An analysis suggests that Chandpur Fort was part of a network of high-altitude security outposts. Credit: N. Singh Rawat et al./Antiquity
A survey reveals clusters of mountainside forts that could have relayed signals to each other by fire or smoke.
With the Dark Tower of Sauron, the capital of Gondor and many more, J. R. R. Tolkien’s Middle-earth is full of fortified citadels and imposing fortresses. Hundreds of years ago, a region in the central Himalayas might have resembled Tolkien’s fictional realm.
Nagendra Rawat at Hemvati Nandan Bahuguna Garhwal University in Srinagar, India, and his colleagues analysed the distribution of the remnants of 193 medieval strongholds in northern India. The researchers identified at least 12 clusters of forts. In each cluster, the forts were located 15–25 kilometres from one another — distances over which fire and smoke signals would be visible.

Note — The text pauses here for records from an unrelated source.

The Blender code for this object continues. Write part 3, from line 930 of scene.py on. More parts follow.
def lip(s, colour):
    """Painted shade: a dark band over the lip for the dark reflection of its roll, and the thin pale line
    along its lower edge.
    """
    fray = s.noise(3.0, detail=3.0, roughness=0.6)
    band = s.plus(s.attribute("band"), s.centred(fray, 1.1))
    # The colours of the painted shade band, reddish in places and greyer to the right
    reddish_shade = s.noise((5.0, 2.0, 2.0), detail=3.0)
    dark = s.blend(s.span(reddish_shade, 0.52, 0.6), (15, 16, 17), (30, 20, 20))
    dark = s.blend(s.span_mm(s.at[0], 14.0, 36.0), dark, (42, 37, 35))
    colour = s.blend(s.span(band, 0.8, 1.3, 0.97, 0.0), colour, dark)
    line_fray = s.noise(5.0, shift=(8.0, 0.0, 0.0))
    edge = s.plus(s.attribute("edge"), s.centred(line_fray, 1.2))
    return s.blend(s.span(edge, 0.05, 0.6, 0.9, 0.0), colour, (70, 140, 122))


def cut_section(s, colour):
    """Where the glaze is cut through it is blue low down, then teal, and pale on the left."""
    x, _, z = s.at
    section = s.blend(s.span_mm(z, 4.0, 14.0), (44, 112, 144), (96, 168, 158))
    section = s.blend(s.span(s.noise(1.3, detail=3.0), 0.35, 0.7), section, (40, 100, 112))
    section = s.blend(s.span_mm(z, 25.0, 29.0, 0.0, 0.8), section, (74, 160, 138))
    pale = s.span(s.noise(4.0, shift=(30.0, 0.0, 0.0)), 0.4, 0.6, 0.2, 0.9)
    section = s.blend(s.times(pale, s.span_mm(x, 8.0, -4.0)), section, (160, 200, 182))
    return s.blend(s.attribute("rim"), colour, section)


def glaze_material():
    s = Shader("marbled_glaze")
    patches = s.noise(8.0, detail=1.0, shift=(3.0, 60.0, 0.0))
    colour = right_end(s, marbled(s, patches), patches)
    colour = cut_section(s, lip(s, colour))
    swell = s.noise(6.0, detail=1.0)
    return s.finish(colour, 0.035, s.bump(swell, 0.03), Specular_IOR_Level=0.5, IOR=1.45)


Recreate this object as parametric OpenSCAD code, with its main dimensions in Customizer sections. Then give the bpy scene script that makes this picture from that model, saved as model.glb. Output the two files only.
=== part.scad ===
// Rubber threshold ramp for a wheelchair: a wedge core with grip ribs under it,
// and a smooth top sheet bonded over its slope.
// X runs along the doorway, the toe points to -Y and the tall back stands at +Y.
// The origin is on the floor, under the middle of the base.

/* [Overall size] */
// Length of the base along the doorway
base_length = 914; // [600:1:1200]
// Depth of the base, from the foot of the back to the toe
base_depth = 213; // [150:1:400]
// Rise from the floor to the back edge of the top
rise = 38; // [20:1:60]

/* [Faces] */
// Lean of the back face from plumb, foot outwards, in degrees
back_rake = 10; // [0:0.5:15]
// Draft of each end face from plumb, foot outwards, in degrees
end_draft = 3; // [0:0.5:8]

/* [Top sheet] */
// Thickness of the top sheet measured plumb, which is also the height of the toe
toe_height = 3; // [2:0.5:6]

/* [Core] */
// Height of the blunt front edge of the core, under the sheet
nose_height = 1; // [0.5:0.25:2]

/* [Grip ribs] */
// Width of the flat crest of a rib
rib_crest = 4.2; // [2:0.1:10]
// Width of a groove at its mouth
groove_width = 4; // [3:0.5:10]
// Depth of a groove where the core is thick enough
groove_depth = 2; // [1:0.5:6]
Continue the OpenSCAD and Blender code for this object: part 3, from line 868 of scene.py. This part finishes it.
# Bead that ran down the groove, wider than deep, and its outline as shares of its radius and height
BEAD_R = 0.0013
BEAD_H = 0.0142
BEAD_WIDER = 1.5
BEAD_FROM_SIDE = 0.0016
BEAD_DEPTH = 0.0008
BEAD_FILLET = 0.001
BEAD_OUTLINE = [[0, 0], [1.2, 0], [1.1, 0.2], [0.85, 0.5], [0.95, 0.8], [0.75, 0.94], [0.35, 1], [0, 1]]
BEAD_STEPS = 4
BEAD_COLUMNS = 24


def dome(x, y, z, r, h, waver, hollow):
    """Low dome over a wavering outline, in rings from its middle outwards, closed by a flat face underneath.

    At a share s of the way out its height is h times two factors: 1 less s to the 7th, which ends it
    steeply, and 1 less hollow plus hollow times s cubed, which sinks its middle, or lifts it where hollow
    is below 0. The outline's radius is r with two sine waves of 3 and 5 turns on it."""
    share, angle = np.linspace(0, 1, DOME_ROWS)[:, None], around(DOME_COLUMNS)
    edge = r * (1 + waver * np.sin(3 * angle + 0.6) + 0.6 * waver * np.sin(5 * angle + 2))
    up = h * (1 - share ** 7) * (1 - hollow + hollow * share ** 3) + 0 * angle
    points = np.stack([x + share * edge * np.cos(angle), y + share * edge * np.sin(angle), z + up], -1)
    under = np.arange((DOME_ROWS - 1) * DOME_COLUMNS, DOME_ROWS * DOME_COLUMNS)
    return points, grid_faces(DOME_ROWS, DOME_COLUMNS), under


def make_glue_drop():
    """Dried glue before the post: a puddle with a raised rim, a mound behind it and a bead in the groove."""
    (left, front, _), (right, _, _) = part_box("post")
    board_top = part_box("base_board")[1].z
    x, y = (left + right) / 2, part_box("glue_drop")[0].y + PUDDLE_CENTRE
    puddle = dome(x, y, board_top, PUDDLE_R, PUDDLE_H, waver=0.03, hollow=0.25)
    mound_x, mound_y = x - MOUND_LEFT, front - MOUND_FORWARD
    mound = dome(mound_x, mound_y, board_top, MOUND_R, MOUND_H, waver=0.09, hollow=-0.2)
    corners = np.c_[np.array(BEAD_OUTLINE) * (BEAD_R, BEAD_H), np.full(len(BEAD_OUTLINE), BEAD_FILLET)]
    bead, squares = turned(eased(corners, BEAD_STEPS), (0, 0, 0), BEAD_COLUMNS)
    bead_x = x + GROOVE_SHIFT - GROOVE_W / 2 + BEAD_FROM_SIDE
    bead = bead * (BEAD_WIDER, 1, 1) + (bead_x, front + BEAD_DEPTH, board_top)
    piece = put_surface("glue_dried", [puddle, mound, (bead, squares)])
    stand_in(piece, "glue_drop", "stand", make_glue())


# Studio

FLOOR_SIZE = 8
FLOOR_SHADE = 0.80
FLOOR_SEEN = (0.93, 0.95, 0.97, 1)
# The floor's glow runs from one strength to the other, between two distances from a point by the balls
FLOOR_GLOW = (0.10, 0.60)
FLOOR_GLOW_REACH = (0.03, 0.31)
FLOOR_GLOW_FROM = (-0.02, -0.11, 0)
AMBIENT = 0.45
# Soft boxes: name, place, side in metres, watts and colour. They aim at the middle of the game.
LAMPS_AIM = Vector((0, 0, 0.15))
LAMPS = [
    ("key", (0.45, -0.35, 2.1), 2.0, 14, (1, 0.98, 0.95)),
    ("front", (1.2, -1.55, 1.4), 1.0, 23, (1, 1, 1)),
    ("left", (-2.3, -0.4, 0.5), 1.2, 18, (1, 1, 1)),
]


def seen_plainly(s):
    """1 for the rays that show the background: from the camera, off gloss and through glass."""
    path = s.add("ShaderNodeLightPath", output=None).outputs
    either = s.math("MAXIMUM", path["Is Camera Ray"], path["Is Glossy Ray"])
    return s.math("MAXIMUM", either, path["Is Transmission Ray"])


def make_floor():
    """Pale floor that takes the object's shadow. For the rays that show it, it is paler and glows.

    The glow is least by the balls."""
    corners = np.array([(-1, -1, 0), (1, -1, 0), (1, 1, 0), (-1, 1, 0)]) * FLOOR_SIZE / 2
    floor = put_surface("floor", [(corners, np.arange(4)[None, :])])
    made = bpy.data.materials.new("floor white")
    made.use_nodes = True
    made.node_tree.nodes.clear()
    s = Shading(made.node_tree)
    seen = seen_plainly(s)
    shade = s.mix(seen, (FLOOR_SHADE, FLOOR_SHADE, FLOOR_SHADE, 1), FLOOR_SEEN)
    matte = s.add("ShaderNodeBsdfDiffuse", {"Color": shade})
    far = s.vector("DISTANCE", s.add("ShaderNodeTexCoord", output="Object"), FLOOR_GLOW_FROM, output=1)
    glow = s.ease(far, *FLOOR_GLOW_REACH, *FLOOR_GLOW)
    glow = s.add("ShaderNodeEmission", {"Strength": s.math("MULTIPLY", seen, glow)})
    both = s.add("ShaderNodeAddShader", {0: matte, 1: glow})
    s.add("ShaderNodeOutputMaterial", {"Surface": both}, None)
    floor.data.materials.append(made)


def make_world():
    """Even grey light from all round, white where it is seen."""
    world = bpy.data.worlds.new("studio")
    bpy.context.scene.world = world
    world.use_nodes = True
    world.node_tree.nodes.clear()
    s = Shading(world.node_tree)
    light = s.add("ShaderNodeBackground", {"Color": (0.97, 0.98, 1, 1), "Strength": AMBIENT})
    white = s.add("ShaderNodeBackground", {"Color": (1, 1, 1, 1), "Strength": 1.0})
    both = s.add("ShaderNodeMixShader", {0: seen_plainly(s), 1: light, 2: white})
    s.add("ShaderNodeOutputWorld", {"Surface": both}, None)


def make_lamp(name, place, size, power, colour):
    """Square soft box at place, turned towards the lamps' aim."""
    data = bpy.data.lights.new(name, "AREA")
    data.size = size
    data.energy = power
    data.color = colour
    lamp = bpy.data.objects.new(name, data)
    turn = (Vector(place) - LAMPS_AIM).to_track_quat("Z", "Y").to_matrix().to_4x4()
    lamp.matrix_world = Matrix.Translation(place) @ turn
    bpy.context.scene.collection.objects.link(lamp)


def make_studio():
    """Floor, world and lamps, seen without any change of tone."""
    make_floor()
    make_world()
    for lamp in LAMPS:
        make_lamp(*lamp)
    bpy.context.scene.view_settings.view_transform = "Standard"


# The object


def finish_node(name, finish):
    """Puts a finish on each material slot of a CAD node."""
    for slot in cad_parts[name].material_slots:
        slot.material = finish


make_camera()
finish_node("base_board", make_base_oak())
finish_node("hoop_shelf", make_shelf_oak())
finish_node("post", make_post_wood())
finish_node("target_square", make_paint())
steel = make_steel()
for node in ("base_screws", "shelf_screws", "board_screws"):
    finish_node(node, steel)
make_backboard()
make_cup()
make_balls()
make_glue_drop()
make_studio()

Most fortified sites were built on ridges or hilltops, and some would have been visible from several other forts. These ‘hubs’ could have served to relay information about enemy incursions or other events to a large number of nearby sites.
Each network of strongholds could represent either a state within the Katyuri kingdom, which controlled the region from the eighth to the twelfth century, or an independent chiefdom from the eleventh century. The visually linked forts might have facilitated the region’s fifteenth-century unification, the authors say.